In my piece from a week ago, I described asking myself, "Am I living what I claim to be living?"
Yesterday, I was given the opportunity to see clearly how much the answer has been, "No. No, I am not."
I was teaching about overcoming self-limiting beliefs. Usually beliefs of that nature are tied to a certain linguistic expression, something along the lines of, "I can't do _____." I was teaching that if you were to take what you desire to replace the self-limiting belief and turn it into a positive sentence in the present tense ("I can do _____"), over time you will find the grip of the self-limiting belief loosening.
Now, this in not a new idea. This practice is often referred to as "affirmations." Yesterday, I chose instead to call them "incantations," declaring it the more accurate term: that speaking something as though it were already true and having it become so is a form of magic.

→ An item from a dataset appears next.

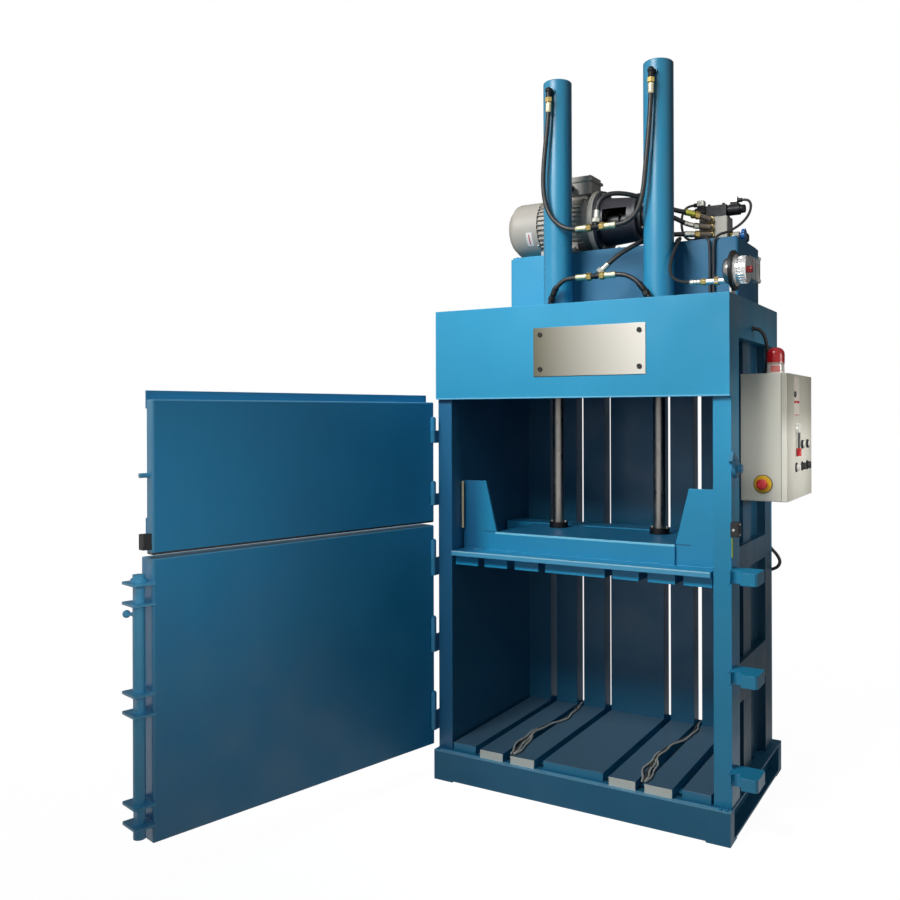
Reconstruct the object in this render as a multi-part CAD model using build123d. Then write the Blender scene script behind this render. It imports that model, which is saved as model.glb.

The teaching was obviously correct. I could feel the flow of it as I was speaking it. (When this happens, I can barely take credit for what I'm saying--I'm basically just a channel.)
But then I took a moment to look at my own behavior. I asked myself, "From the perspective of the actual practices in my life, do I actually believe what I'm saying?" And the answer, quite clearly, was, No. I have in fact always rejected affirmation practice.
How interesting to discover that I am capable of teaching one thing--a correct thing--and doing something else entirely.